— start of Collected material —

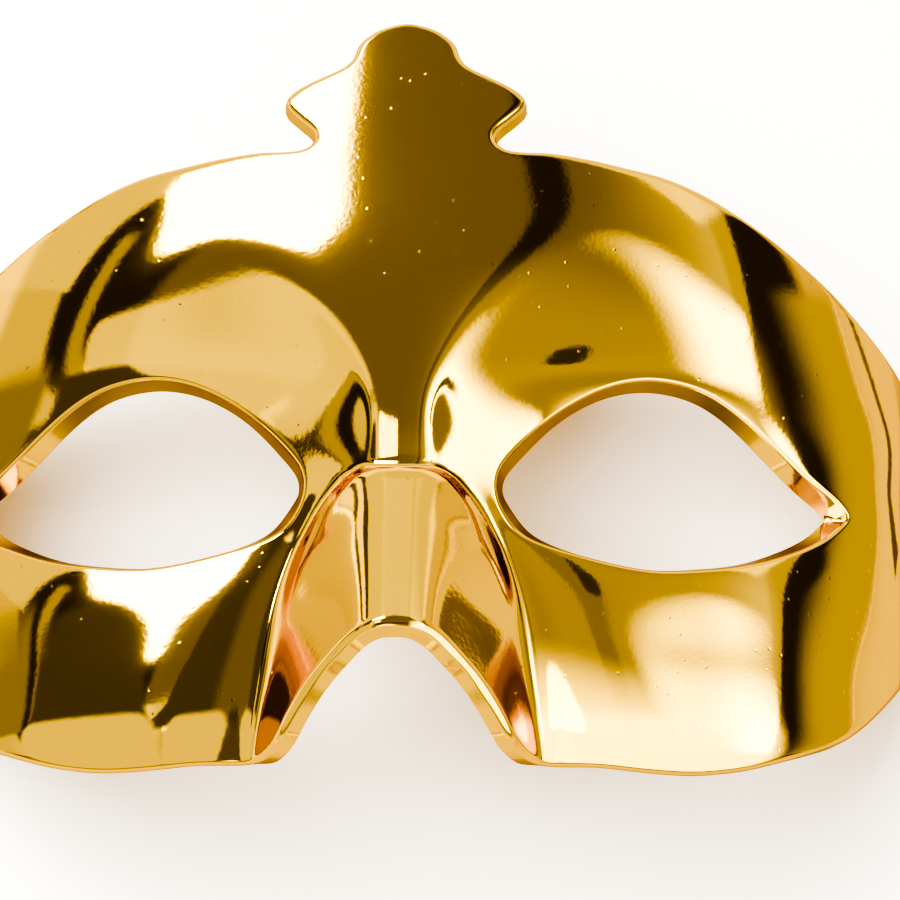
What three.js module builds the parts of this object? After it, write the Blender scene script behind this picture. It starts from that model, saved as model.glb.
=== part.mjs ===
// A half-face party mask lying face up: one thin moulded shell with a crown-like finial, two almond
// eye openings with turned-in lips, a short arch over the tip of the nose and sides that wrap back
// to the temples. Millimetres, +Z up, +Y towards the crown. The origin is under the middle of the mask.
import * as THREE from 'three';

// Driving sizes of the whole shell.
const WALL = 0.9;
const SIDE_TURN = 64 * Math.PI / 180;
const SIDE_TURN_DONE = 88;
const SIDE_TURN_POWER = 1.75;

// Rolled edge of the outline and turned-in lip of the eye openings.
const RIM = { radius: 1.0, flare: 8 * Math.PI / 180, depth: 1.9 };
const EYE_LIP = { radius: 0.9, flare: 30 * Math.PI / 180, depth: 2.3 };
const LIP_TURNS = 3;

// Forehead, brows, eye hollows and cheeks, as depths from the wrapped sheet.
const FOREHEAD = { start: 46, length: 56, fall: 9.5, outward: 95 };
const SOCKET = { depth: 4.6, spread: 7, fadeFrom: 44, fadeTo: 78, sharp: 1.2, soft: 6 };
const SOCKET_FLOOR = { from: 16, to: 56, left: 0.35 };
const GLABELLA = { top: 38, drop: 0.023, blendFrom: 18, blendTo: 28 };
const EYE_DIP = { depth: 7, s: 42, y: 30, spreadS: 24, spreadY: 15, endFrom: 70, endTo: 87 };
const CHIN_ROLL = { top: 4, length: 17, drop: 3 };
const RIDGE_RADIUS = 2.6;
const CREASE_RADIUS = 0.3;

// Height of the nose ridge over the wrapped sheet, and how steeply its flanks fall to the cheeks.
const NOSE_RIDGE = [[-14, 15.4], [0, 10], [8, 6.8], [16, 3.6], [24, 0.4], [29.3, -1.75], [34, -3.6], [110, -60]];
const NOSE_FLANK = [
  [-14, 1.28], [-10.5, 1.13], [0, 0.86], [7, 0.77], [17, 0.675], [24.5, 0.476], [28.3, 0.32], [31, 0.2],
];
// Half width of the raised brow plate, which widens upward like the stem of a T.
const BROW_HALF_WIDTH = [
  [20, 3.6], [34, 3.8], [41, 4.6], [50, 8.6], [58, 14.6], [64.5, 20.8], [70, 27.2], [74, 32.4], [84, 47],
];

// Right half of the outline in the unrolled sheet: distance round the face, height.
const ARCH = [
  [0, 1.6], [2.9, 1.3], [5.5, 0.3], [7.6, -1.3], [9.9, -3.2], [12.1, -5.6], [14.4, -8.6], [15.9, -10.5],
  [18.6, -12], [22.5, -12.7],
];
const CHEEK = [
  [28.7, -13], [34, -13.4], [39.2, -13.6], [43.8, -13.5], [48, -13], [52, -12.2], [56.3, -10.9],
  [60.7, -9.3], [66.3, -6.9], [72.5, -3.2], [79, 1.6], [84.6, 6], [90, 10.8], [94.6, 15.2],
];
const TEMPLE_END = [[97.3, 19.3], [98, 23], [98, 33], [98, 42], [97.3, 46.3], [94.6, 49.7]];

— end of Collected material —

Begin with the first line of the listing and copy exactly through the line that contains "const SIDE_TURN_POWER = 1.75;", please, keeping both ends and leaving out everything after.

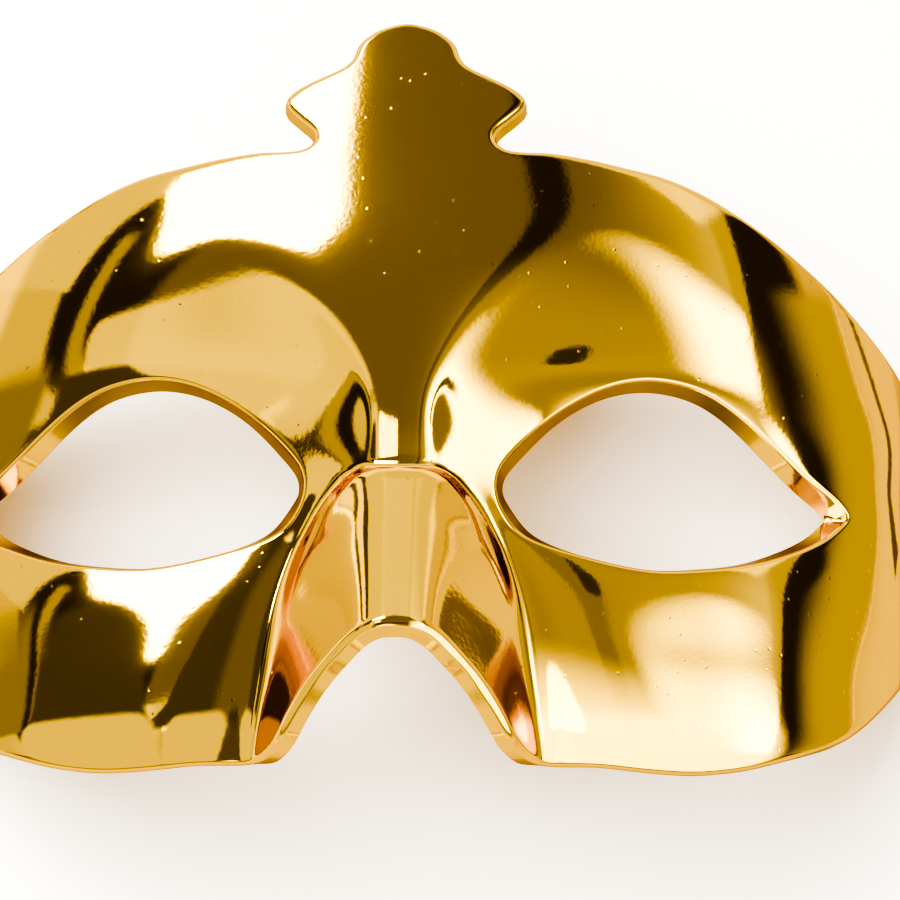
What three.js module builds the parts of this object? After it, write the Blender scene script behind this picture. It starts from that model, saved as model.glb.
=== part.mjs ===
// A half-face party mask lying face up: one thin moulded shell with a crown-like finial, two almond
// eye openings with turned-in lips, a short arch over the tip of the nose and sides that wrap back
// to the temples. Millimetres, +Z up, +Y towards the crown. The origin is under the middle of the mask.
import * as THREE from 'three';

// Driving sizes of the whole shell.
const WALL = 0.9;
const SIDE_TURN = 64 * Math.PI / 180;
const SIDE_TURN_DONE = 88;
const SIDE_TURN_POWER = 1.75;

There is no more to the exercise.